Josef Hauser (1854-1939) Antes de se tornar luthier, Josef era professor de cítara e considerado um músico virtuoso no instrumento. Começou construindo cítaras, violões, bandolins, violinos e alaúdes. Em 1875 iniciou sua própria editora, onde publicava suas composições de música popular. Após casar-se, Hauser mudou-se para Munique, estabelecendo sua editora e oficina por lá.


Hermann Hauser I (1882-1952) Filho de Josef, consolidou-se como o principal luthier de violão do mundo em seu tempo. Especializou-se na construção de alaúdes e violões, mas também fabricava cítaras. Hermann Hauser I desenvolveu uma infinidade de modelos de violões diferentes, destacando-se o Vienna e o Munich, além do raro violão Quintbass. Até hoje seus instrumentos são desejados no mundo inteiro. Hauser I desenvolveu uma técnica de junção do corpo com o braço num processo utilizado por fábricas até hoje. Llobet e Segovia utilizavam violões construídos por ele.

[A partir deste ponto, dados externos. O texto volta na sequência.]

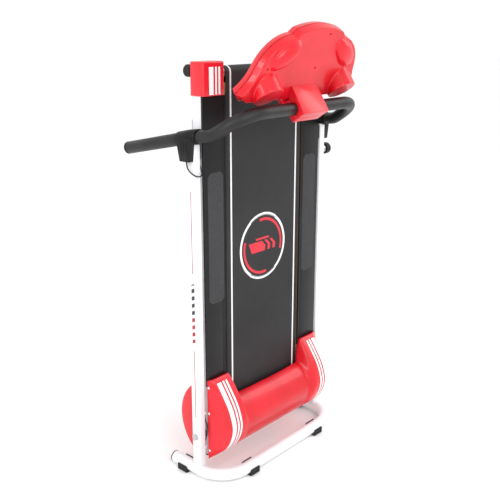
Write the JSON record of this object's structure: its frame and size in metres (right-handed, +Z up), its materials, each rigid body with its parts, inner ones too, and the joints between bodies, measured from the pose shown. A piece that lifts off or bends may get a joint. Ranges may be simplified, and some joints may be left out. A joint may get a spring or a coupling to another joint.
{
  "type": "folding electric treadmill",
  "caption": "Home treadmill in its upright storage position: hinged running deck with motor hood, bent tube stand, foam handlebar and console.",
  "frame": {"origin": "middle of the floor area that the machine covers, at floor height", "axes": "+X to the right seen from the motor hood's side, +Y towards the runner's side where the deck folds down, +Z up"},
  "size_m": [0.6502, 0.4909, 1.3561],
  "materials": {
    "white_steel": "gloss white powder coat",
    "red_plastic": "gloss red moulding",
    "black_plastic": "satin black moulding",
    "belt_pvc": "woven textured running belt",
    "grip_foam": "soft foam sleeve",
    "black_rubber": "matt rubber",
    "zinc_steel": "zinc plated",
    "roller_steel": "turned steel",
    "motor_black": "black enamel",
    "fibreboard": "waxed fibreboard",
    "window_tint": "tinted clear plastic",
    "circuit_green": "solder mask",
    "controller_grey": "extruded",
    "button_green": "satin",
    "button_red": "satin",
    "button_grey": "satin",
    "screw_white": "white"
  },
  "bodies": {
    "stand": {"base_tube": "white_steel", "base_end_plugs": "black_plastic", "floor_pads": "black_rubber", "left_upright": "white_steel", "right_upright": "white_steel", "pivot_bolts": "zinc_steel", "pivot_bushes": "zinc_steel", "pivot_nuts": "zinc_steel", "handlebar_tube": "motor_black", "bow_foam": "grip_foam", "grip_foam": "grip_foam", "grip_end_caps": "black_plastic", "left_collar": "black_plastic", "right_collar": "black_plastic", "collar_plates": "black_plastic", "collar_bolts": "zinc_steel", "lock_housing": "zinc_steel", "console_cable": "black_rubber", "harness_cable": "black_rubber", "console_back": "red_plastic", "console_cups": "red_plastic", "console_front": "red_plastic", "display_window": "window_tint", "console_board": "circuit_green", "console_bracket": "red_plastic", "console_clamp": "red_plastic"},
    "deck": {"left_side_member": "white_steel", "right_side_member": "white_steel", "deck_cross_tubes": "white_steel", "board_flanges": "white_steel", "motor_hood": "red_plastic", "belly_pan": "red_plastic", "rear_caps": "red_plastic", "frame_end_plugs": "black_plastic", "left_foot_rail": "black_plastic", "right_foot_rail": "black_plastic", "power_entry": "black_plastic", "running_belt": "belt_pvc", "board_cushions": "black_rubber", "rear_feet": "black_rubber", "drive_belt": "black_rubber", "grip_strips": "black_rubber", "motor_cradle": "zinc_steel", "roller_axles": "roller_steel", "motor_body": "motor_black", "deck_board": "fibreboard", "controller_box": "controller_grey", "hood_screws": "screw_white"},
    "front_roller": {"front_roller": "roller_steel", "roller_pulley": "roller_steel"},
    "rear_roller": {"rear_roller": "roller_steel"},
    "motor_rotor": {"motor_shaft": "roller_steel", "flywheel": "roller_steel"},
    "power_rocker": {"power_switch_rocker": "black_plastic"},
    "deck_lock": {"lock_knob": "black_plastic"},
    "speed_up": {"speed_up_button": "button_grey"},
    "speed_down": {"speed_down_button": "button_grey"},
    "start": {"start_button": "button_green"},
    "stop": {"stop_button": "button_red"},
    "safety_key": {"safety_key": "red_plastic"}
  },
  "joints": [
    {"name": "deck_fold", "type": "hinge", "parent": "stand", "child": "deck", "pos_m": [0, -0.01076, 0.139], "axis": [-1, 0, 0], "range_deg": [0, 94.3]},
    {"name": "front_roller_turn", "type": "hinge", "parent": "deck", "child": "front_roller", "pos_m": [0, -0.00826, 0.215], "axis": [1, 0, 0], "continuous": true},
    {"name": "rear_roller_turn", "type": "hinge", "parent": "deck", "child": "rear_roller", "pos_m": [0, -0.00826, 1.221], "axis": [1, 0, 0], "continuous": true},
    {"name": "motor_turn", "type": "hinge", "parent": "deck", "child": "motor_rotor", "pos_m": [0.15, 0.00524, 0.135], "axis": [1, 0, 0], "continuous": true},
    {"name": "power_rocker_tilt", "type": "hinge", "parent": "deck", "child": "power_rocker", "pos_m": [-0.06, -0.00476, 0.061], "axis": [1, 0, 0], "range_deg": [-12, 12]},
    {"name": "lock_slide", "type": "slide", "parent": "stand", "child": "deck_lock", "axis": [1, 0, 0], "range_m": [-0.012, 0]},
    {"name": "speed_up_press", "type": "slide", "parent": "stand", "child": "speed_up", "axis": [0, -0.9063, -0.4226], "range_m": [0, 0.0015], "stiffness_N_per_m": 600},
    {"name": "speed_down_press", "type": "slide", "parent": "stand", "child": "speed_down", "axis": [0, -0.9063, -0.4226], "range_m": [0, 0.0015], "stiffness_N_per_m": 600},
    {"name": "start_press", "type": "slide", "parent": "stand", "child": "start", "axis": [0, -0.9063, -0.4226], "range_m": [0, 0.0015], "stiffness_N_per_m": 600},
    {"name": "stop_press", "type": "slide", "parent": "stand", "child": "stop", "axis": [0, -0.9063, -0.4226], "range_m": [0, 0.0015], "stiffness_N_per_m": 600},
    {"name": "key_pull", "type": "slide", "parent": "stand", "child": "safety_key", "axis": [0, 0.9063, 0.4226], "range_m": [0, 0.03]}
  ],
  "couplings": [
    {"joint": "rear_roller_turn", "follows": "front_roller_turn", "ratio": 1},
    {"joint": "motor_turn", "follows": "front_roller_turn", "ratio": 2.5}
  ]
}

Hermann Hauser II (1911-1988) Começou a trabalhar com seu pai em 1930. No primeiro momento, todos os instrumentos eram assinados Hermann Hauser I. Após mais de 20 anos construindo violões, Hauser II assumiu os negócios do pai em outubro de 1952. Desse momento até 1983, os instrumentos foram assinados por Hermann Hauser II. O primeiro instrumento assinado era de número 500, seu último é provavelmente o número 1.050. Ele continuou desenvolvendo os clássicos Hauser I e definiu formas específicas com a colaboração de violonistas virtuoses. Andres Segovia e Julian Bream foram seus principais colaboradores, além de muitos outros que também desfrutavam de sua amizade.